November 14, 2019 08:30
Senior Trump administration officials have ratcheted up their rhetoric on China even as Washington pursues a trade deal. Photo: Reuters

While China and the United States once again appear to be close to a trade agreement, the fact that it is a “first phase” accord makes it clear that intractable issues have been left for a second and, possibly, third phase.

Meanwhile, senior members of the Trump administration have ratcheted up the rhetoric, subjecting China to rare criticism about its increasing authoritarianism.

Vice President Mike Pence, in a speech on Oct. 24, criticized China’s trade surplus with the United States, Beijing’s treatment of Muslim minorities in Xinjiang, alleged Chinese theft of American intellectual property, and Chinese militarization of the South China Sea.

He also accused Beijing of pressuring American companies to “self-censor to maintain access to that Chinese market.”

But, Pence asserted, Washington “does not seek confrontation with China” but rather “a level playing field, open markets, fair trade and a respect for our values.”

“America will continue to seek a fundamental restructuring of our relationship with China,” he said. “This is a relationship that both the United States and China have to get right.”

Six days later, Secretary of State Mike Pompeo delivered a speech in New York titled, “The China Challenge.”

Pompeo recalled the country’s “long-cherished tradition of friendship with the Chinese people” but added that "the Communist government in China today is not the same as the people of China.”

He was frank in acknowledging that the United States had been slow in recognizing the challenges posed by China.

“We downplayed ideological differences, even after the Tiananmen Square massacre and other significant human rights abuses,” he said. “We hesitated and did far less than we should have when China threatened its neighbors like Vietnam, and like the Philippines, and when they claimed the entire South China Sea.”

The US, Pompeo said, also “downgraded our relationship with our long-time friend, Taiwan, on the condition that the ‘Taiwan question’ would be resolved peacefully, to normalize relations with Beijing.”

He said the US had been far too accommodating, even when China’s rise “was at the expense of American values, Western democracy, and security, and good common sense.”

Before concluding, Pompeo said that in the coming months he would be delivering more speeches on China.
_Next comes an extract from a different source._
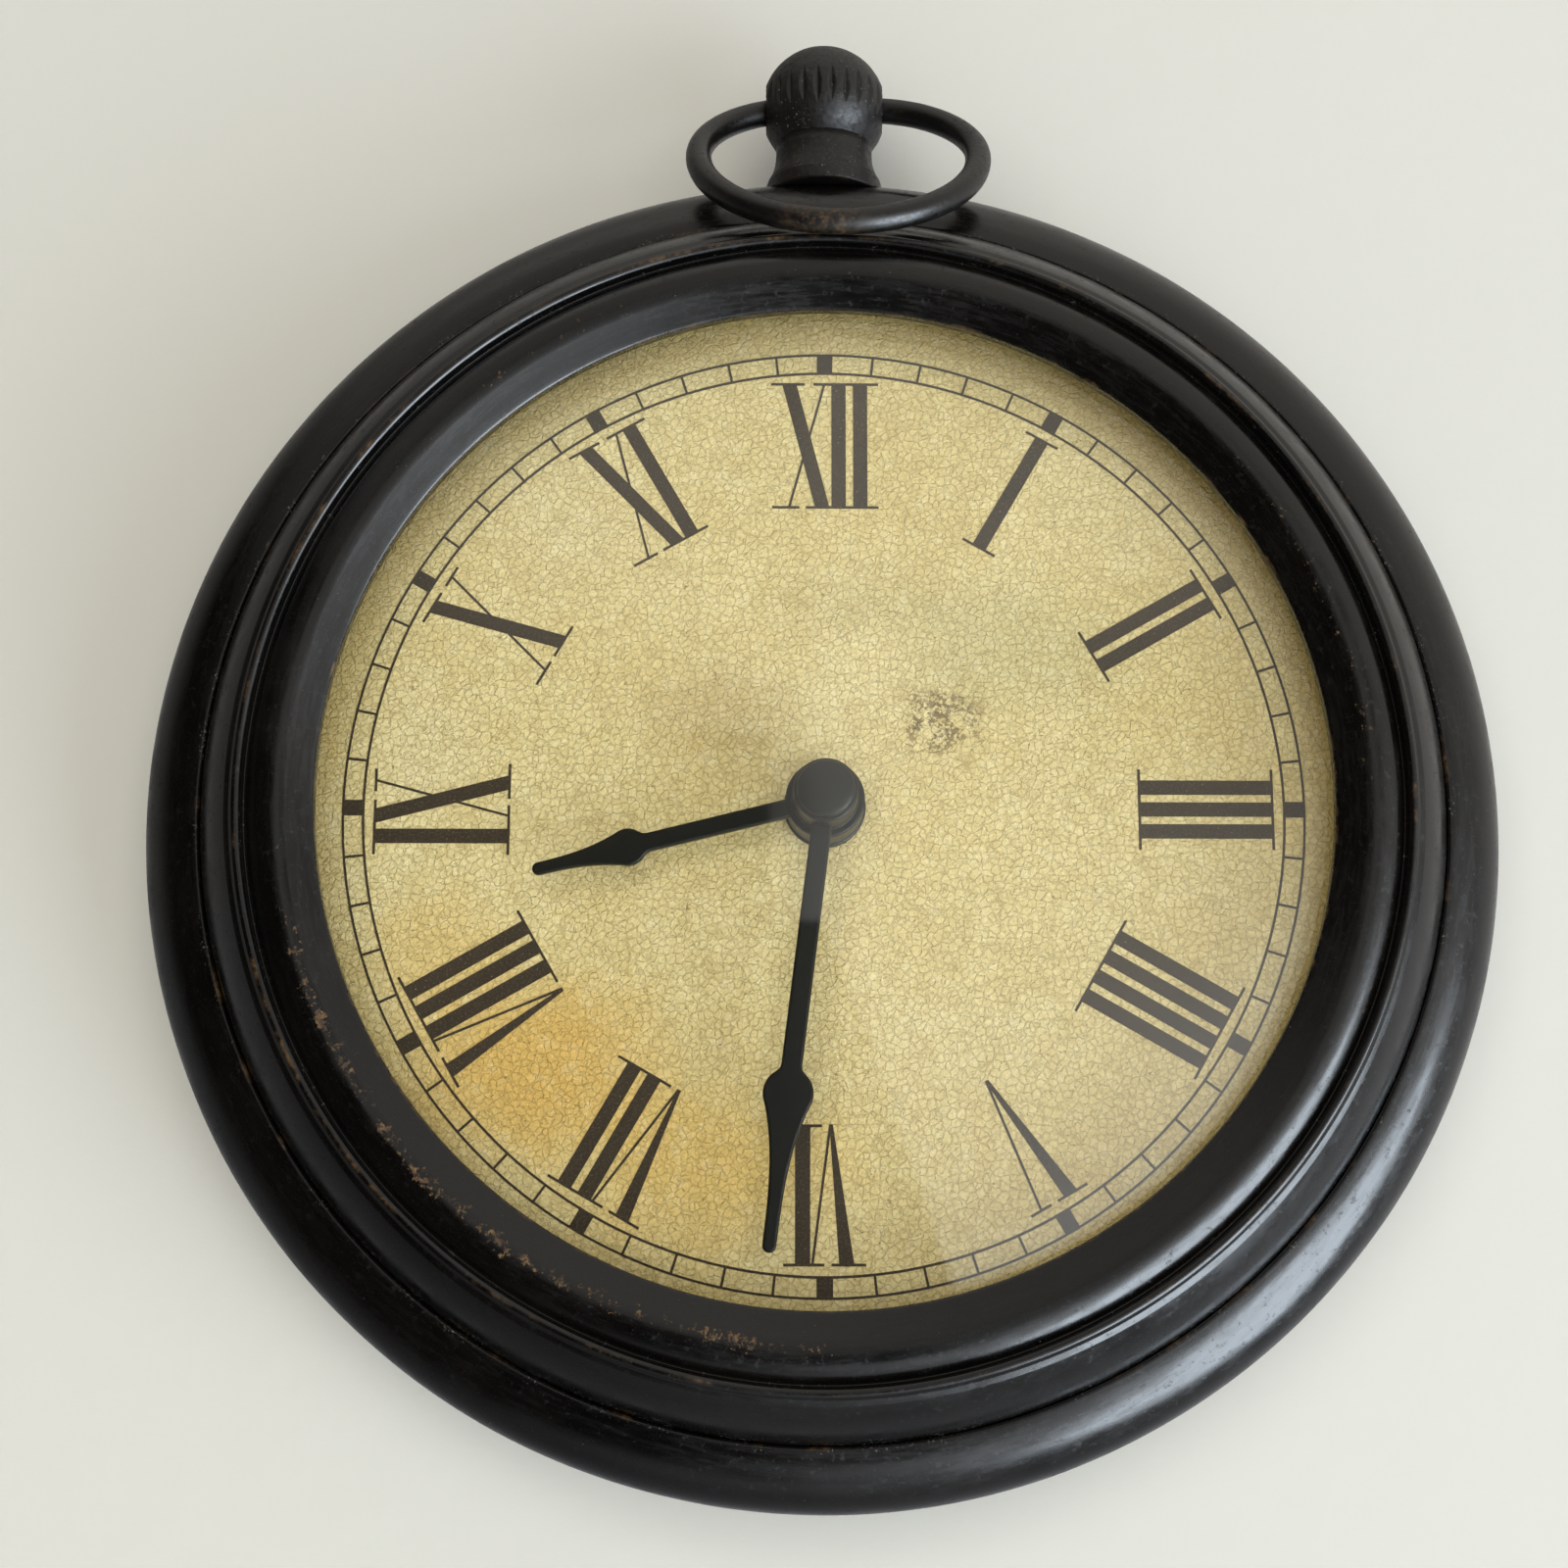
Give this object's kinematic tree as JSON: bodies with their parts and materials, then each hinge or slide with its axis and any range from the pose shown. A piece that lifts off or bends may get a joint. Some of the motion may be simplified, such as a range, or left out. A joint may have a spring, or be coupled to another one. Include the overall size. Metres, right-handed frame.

The New York speech was but the first shot in a campaign.

The following week, Pompeo spoke in Germany to mark the 30th anniversary of the fall of the Berlin Wall. He warned that “the Chinese Communist Party is shaping a new vision of authoritarianism” and “uses tactics and methods to suppress its own people that would be horrifingly familiar to former East Germans.”

China wasn’t slow in responding. The day after Pence’s speech, a Chinese foreign ministry spokesperson, Hua Chunying, said his remarks were “full of political bias and lies,”adding that “the Chinese people now enjoy unprecedented rights and freedoms.”

The day after Pompeo’s New York speech, another spokesman, Geng Shuang, accused the secretary of trying to “drive a wedge” between the Communist party and the Chinese people. “Mutual respect and seeking common ground while shelving differences is the right way for countries to get along,” said Geng.

After the Berlin Wall speech, the nationalistic Global Times accused Pompeo of “telling a big lie” in saying that the Communist Party was “shaping a new vision of authoritarianism.” Again, Pompeo was accused of “trying to drive a wedge between the Chinese people and the ruling party.”

Beijing likes the term “ruling party.” It makes China sound normal, almost like a democracy. But then, in a democracy, there are opposition parties. Where are China’s opposition parties? The only so-called parties allowed to exist are those that support the Communist party. Potential opposition politicians end up in jail.

In defense of authoritarianism, China asserts that every country should be free to choose its own political system. That sounds fine. But then, when did the Chinese people freely choose a political system whereby they lose the right to change the government?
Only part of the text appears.